Light filtering shades allow 30–60% of visible light through while diffusing glare and softening sunlight. They provide moderate daytime privacy but limited privacy at night with interior lights on.
Is room darkening the same as blackout?
No. Room darkening shades block 90–98% of light; blackout shades block 99% or more. For most sleepers, room darkening is sufficient, but shift workers, infants, and migraine sufferers typically need true blackout.
Can I get privacy without making the room dark?
Yes. Zebra shades and privacy/dim-out fabrics block silhouette visibility during the day without making the room feel dark. They're the right choice when you need daytime privacy in an occupied living space.
Do cordless shades work at every opacity level?
Yes. Cordless mechanisms are available across all opacity levels from sheer to blackout. The U.S. Consumer Product Safety Commission recommends cordless or inaccessible-cord designs in homes with children under six.

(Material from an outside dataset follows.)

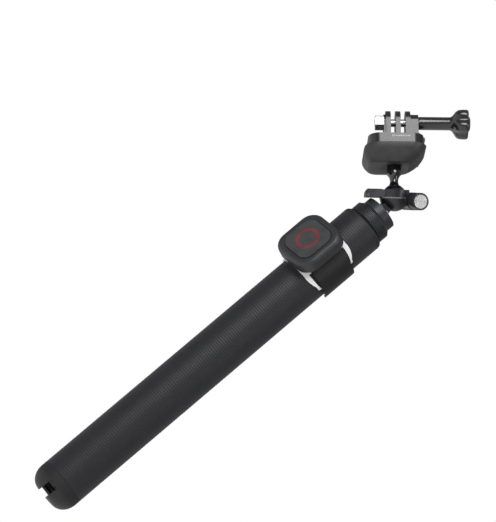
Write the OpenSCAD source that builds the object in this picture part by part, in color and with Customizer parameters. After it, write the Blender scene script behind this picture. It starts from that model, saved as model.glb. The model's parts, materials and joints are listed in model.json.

How do I test opacity before ordering?
Order fabric samples before committing. AOSKY ships free fabric samples in 5–7 days. Hold samples against your window at different times of day to see how they perform in your specific light conditions before placing a custom order.
The most practical thing you can take from this guide: pick opacity room by room, not house-wide. Your bedroom and your kitchen have opposite requirements, and no single opacity level serves both well. Once you've identified what each room actually needs, the product choice gets straightforward. For a starting point on pricing and customization, the current market offers solid options at every price tier — from budget roller shades under $50 to motorized blackout systems with smart home integration. Getting the opacity right on the first order saves you the cost and hassle of replacing shades that looked right in the store and wrong in your home.